━━━ Source material

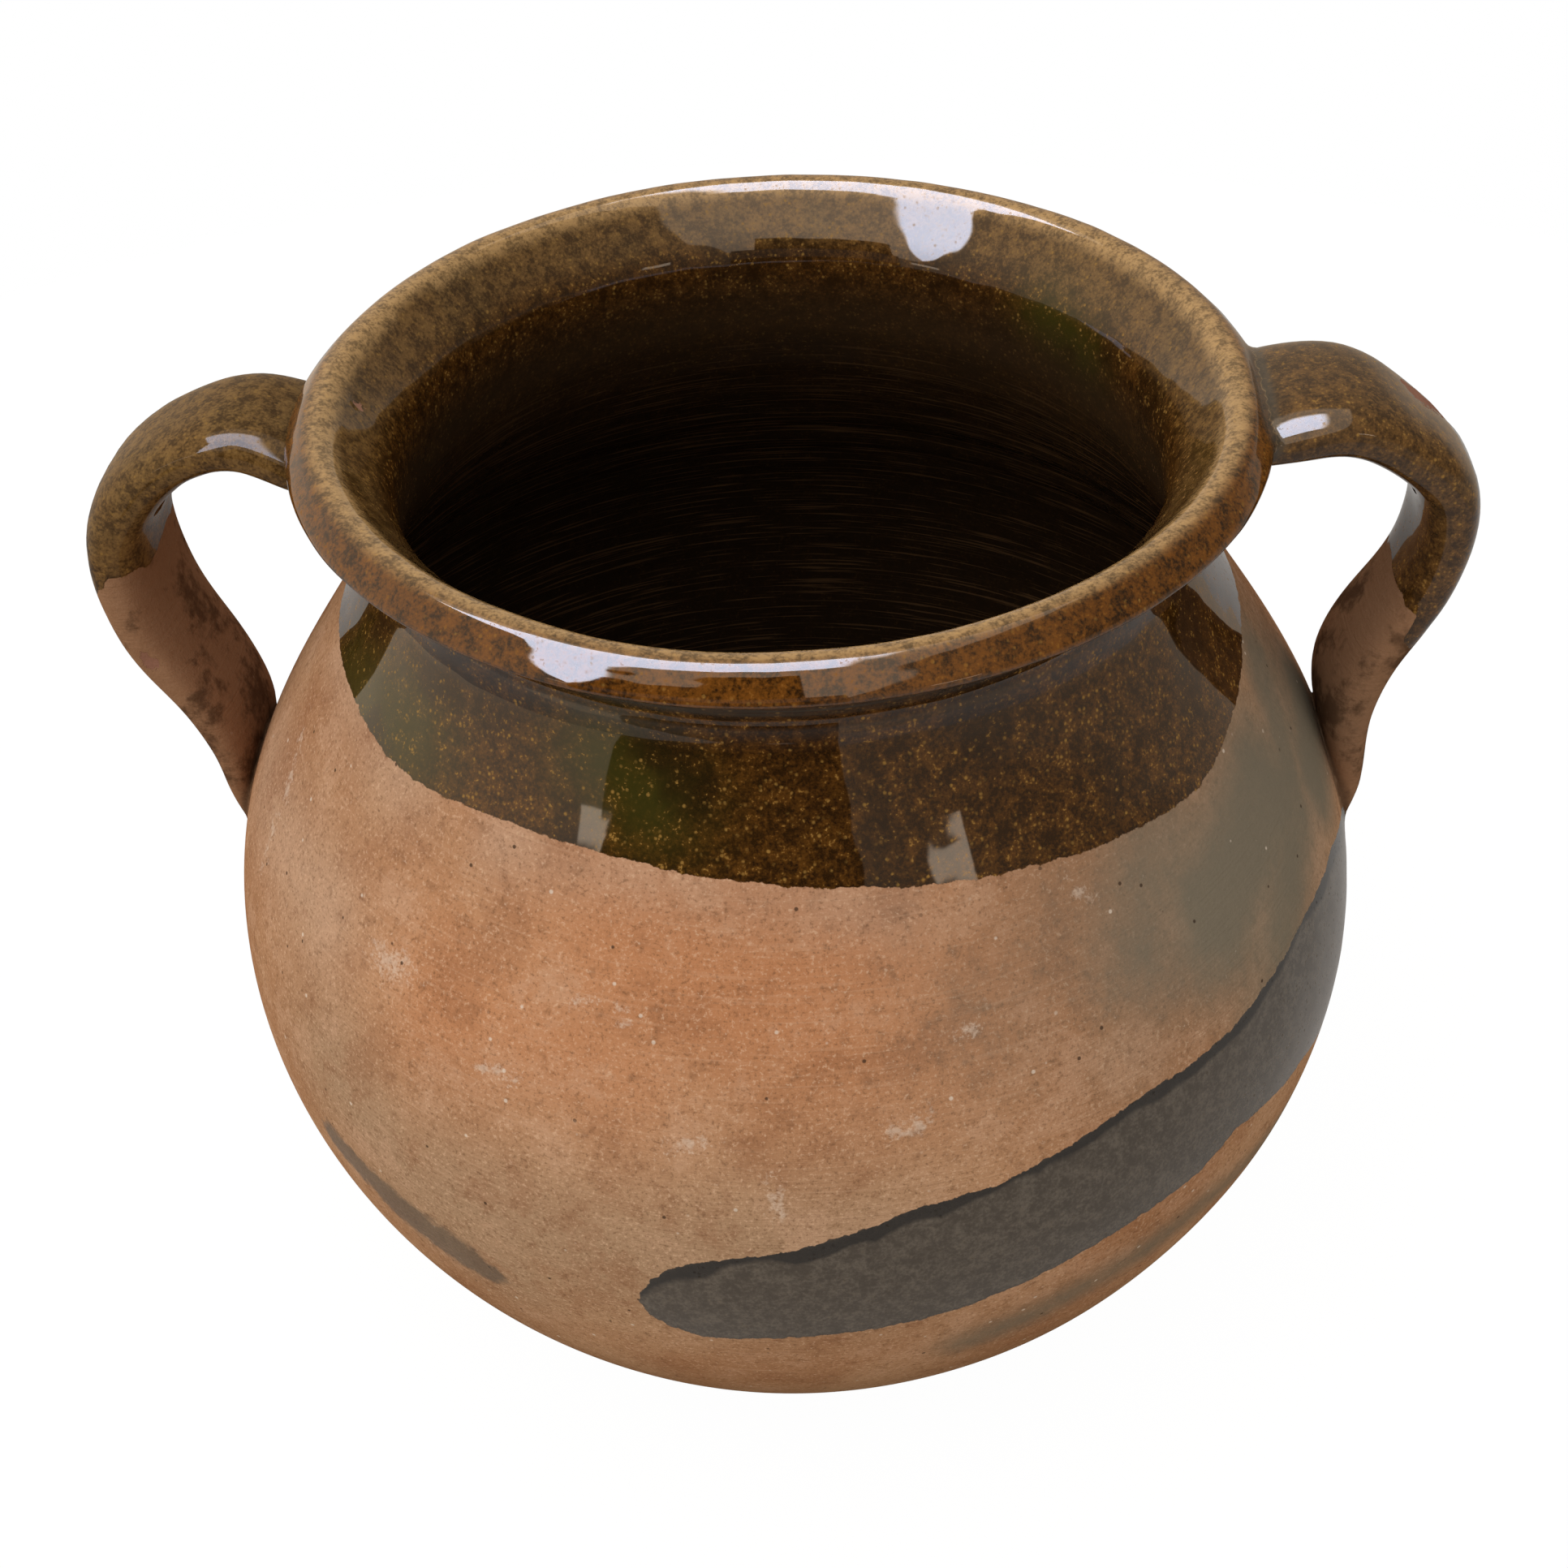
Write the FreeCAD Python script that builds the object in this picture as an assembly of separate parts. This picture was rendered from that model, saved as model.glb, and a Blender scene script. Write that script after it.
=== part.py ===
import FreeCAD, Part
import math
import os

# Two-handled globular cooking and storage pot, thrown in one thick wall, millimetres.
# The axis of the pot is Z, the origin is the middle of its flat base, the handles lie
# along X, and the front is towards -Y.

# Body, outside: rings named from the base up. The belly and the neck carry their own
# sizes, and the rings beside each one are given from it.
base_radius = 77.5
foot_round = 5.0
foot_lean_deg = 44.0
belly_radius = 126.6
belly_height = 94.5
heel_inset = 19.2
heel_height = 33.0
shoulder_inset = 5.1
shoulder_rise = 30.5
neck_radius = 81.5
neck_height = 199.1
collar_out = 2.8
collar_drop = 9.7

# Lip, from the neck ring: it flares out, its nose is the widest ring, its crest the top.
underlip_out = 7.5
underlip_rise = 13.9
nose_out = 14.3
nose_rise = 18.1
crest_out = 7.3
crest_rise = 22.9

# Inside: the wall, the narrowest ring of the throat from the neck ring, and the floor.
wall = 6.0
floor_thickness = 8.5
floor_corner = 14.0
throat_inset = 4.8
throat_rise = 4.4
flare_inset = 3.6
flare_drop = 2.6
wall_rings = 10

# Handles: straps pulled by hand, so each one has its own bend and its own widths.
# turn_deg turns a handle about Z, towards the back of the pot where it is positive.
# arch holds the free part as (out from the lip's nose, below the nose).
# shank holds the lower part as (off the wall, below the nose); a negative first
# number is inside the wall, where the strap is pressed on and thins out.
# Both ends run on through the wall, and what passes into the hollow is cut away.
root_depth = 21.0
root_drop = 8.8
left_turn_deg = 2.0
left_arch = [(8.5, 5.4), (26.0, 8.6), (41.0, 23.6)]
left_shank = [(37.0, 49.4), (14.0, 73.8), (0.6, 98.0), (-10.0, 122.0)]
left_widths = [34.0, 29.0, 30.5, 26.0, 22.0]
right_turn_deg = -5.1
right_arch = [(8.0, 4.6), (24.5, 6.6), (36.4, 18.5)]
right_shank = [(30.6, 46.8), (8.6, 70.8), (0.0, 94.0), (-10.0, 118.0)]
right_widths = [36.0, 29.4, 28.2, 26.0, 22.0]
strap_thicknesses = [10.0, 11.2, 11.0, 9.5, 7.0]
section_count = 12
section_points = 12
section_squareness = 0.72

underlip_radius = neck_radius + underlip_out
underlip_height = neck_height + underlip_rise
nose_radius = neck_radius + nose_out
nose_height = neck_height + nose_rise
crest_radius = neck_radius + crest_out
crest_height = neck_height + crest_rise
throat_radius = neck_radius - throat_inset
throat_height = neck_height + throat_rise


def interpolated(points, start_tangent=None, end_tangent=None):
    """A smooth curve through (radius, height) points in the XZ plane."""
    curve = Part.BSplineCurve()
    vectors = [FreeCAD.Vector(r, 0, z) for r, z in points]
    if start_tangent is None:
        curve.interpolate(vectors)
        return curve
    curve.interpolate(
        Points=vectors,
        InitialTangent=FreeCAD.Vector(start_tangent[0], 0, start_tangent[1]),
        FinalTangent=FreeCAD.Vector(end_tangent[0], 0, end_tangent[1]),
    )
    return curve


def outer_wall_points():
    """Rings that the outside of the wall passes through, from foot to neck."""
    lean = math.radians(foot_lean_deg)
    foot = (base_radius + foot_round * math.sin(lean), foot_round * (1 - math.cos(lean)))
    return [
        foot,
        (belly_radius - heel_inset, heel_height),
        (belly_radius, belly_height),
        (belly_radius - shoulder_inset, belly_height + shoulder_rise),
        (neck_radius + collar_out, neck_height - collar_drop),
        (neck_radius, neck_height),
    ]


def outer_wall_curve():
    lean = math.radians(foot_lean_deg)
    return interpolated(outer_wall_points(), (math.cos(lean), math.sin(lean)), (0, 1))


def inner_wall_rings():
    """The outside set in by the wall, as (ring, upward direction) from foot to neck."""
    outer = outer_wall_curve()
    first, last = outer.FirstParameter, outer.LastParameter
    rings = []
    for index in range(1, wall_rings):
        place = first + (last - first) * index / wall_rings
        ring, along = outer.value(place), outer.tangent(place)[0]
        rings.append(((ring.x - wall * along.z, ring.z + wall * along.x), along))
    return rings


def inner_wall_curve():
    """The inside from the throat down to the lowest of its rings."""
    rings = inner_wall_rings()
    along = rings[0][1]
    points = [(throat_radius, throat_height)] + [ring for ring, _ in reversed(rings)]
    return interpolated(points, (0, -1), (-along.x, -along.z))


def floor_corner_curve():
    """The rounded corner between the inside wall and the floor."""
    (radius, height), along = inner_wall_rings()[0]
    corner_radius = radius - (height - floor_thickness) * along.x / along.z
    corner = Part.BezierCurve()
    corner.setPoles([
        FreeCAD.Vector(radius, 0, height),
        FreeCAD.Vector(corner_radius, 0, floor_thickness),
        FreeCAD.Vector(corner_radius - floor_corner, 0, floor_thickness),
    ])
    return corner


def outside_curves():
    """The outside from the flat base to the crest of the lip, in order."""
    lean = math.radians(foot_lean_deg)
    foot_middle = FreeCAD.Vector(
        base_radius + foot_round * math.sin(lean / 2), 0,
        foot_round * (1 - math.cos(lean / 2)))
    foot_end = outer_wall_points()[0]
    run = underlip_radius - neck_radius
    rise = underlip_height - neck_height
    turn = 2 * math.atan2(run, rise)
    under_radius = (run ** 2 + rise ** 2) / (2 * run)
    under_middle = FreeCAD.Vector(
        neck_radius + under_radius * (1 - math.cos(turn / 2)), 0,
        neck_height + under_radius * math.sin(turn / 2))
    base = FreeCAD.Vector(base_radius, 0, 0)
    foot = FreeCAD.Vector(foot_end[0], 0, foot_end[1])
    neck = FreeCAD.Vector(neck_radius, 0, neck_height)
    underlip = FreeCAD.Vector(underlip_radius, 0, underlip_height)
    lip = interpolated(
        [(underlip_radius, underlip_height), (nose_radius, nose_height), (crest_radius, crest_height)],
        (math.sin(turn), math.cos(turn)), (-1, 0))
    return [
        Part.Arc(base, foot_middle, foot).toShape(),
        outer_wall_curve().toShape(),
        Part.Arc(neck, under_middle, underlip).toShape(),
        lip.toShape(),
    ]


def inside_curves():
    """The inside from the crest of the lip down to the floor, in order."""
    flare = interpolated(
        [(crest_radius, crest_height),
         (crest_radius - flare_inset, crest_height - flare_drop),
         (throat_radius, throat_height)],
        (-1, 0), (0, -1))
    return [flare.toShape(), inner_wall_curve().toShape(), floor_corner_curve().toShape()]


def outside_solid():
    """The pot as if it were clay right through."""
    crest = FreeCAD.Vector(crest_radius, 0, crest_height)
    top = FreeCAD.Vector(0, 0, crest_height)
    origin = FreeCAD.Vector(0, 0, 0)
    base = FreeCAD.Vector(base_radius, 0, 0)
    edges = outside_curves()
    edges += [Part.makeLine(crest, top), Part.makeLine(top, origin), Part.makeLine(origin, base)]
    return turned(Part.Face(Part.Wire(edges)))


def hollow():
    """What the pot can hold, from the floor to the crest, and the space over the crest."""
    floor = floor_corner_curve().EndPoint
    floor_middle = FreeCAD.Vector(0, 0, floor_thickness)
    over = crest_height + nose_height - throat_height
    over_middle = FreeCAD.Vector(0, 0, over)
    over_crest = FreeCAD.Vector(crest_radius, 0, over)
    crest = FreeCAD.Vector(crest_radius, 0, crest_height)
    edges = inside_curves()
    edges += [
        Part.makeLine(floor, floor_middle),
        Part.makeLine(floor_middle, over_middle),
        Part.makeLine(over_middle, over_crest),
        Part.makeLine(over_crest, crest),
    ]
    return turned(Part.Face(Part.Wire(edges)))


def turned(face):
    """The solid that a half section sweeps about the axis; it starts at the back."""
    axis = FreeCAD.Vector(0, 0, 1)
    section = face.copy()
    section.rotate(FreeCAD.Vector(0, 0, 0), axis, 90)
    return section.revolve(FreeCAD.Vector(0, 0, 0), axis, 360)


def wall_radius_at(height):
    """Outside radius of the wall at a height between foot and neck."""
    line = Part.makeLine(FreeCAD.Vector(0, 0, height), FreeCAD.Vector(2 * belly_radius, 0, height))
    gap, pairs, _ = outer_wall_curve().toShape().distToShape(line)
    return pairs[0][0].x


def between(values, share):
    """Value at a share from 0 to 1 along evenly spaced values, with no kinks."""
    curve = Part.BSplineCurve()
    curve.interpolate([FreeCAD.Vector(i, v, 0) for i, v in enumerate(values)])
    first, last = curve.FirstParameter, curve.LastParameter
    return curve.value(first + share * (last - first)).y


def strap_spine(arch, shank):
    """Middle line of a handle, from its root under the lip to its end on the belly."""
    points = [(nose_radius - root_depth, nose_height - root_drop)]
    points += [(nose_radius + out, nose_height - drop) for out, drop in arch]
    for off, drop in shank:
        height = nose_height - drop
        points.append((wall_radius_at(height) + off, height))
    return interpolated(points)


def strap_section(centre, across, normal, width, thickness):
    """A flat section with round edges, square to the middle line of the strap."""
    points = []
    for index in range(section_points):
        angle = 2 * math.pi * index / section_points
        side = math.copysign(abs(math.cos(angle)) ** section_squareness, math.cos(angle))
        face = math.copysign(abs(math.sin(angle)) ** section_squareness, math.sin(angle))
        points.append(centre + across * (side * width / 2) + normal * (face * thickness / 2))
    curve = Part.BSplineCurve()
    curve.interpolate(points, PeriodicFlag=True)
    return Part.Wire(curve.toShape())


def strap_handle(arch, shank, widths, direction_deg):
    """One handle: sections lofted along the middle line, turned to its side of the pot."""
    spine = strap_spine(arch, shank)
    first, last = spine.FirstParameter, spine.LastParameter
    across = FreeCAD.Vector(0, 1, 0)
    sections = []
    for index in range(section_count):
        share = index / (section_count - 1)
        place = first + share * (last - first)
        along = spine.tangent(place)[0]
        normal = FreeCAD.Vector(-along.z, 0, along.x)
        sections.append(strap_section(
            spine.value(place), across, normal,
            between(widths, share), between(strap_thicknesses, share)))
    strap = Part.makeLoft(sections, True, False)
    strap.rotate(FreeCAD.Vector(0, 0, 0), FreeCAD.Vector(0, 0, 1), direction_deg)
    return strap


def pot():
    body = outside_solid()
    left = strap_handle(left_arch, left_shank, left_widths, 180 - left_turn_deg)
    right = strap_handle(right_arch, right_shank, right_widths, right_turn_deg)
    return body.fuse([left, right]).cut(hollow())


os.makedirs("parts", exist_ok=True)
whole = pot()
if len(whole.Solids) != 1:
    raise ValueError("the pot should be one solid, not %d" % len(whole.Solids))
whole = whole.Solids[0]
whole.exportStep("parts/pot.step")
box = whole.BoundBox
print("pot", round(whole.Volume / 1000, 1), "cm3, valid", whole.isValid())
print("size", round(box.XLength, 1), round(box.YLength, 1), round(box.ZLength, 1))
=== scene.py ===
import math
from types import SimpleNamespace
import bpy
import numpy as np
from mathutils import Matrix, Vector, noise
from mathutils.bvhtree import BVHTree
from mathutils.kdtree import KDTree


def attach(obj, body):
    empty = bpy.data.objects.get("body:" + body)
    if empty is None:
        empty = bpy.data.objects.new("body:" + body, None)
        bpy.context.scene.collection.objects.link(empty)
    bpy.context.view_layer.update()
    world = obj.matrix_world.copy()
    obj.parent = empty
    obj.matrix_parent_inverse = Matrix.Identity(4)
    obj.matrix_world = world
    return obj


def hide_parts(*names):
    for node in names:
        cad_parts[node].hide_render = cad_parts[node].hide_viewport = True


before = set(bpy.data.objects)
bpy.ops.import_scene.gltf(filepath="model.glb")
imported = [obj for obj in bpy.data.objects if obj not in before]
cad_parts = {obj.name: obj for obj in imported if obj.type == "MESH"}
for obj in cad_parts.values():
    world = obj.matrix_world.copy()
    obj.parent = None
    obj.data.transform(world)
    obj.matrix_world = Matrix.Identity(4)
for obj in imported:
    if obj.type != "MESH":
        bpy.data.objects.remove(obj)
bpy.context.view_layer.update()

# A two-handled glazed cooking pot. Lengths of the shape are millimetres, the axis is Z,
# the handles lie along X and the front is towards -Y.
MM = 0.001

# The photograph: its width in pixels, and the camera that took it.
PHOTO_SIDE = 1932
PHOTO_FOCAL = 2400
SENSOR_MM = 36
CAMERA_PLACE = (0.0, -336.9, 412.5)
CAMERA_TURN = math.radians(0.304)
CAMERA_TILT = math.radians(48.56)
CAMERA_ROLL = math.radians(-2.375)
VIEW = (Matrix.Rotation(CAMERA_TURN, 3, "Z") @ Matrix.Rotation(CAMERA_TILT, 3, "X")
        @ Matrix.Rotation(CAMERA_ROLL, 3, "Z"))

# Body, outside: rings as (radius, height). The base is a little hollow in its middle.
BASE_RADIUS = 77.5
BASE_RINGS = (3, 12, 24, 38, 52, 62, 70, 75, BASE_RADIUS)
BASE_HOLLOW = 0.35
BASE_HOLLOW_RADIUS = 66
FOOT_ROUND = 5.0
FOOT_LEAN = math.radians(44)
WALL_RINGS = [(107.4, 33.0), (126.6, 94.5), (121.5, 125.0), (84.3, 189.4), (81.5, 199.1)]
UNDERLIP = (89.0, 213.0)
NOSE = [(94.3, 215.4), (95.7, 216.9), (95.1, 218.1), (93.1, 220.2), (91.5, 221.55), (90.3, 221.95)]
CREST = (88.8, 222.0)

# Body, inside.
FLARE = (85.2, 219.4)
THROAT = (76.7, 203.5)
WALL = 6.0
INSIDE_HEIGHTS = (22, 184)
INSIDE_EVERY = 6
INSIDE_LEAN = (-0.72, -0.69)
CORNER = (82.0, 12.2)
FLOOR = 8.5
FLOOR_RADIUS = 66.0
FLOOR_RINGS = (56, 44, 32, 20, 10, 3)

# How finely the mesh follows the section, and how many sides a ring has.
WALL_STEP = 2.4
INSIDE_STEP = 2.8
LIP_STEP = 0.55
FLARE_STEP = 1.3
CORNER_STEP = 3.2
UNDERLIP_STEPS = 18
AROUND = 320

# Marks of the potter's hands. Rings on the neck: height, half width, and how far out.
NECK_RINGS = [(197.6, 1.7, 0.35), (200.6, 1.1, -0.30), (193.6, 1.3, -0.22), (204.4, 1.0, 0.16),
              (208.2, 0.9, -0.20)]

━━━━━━

• [What is needed]:
Reproduce word for word the material above, beginning with the line that contains "box = whole.BoundBox" and ending with the line that contains "if empty is".

• [Response]:
box = whole.BoundBox
print("pot", round(whole.Volume / 1000, 1), "cm3, valid", whole.isValid())
print("size", round(box.XLength, 1), round(box.YLength, 1), round(box.ZLength, 1))
=== scene.py ===
import math
from types import SimpleNamespace
import bpy
import numpy as np
from mathutils import Matrix, Vector, noise
from mathutils.bvhtree import BVHTree
from mathutils.kdtree import KDTree


def attach(obj, body):
    empty = bpy.data.objects.get("body:" + body)
    if empty is None:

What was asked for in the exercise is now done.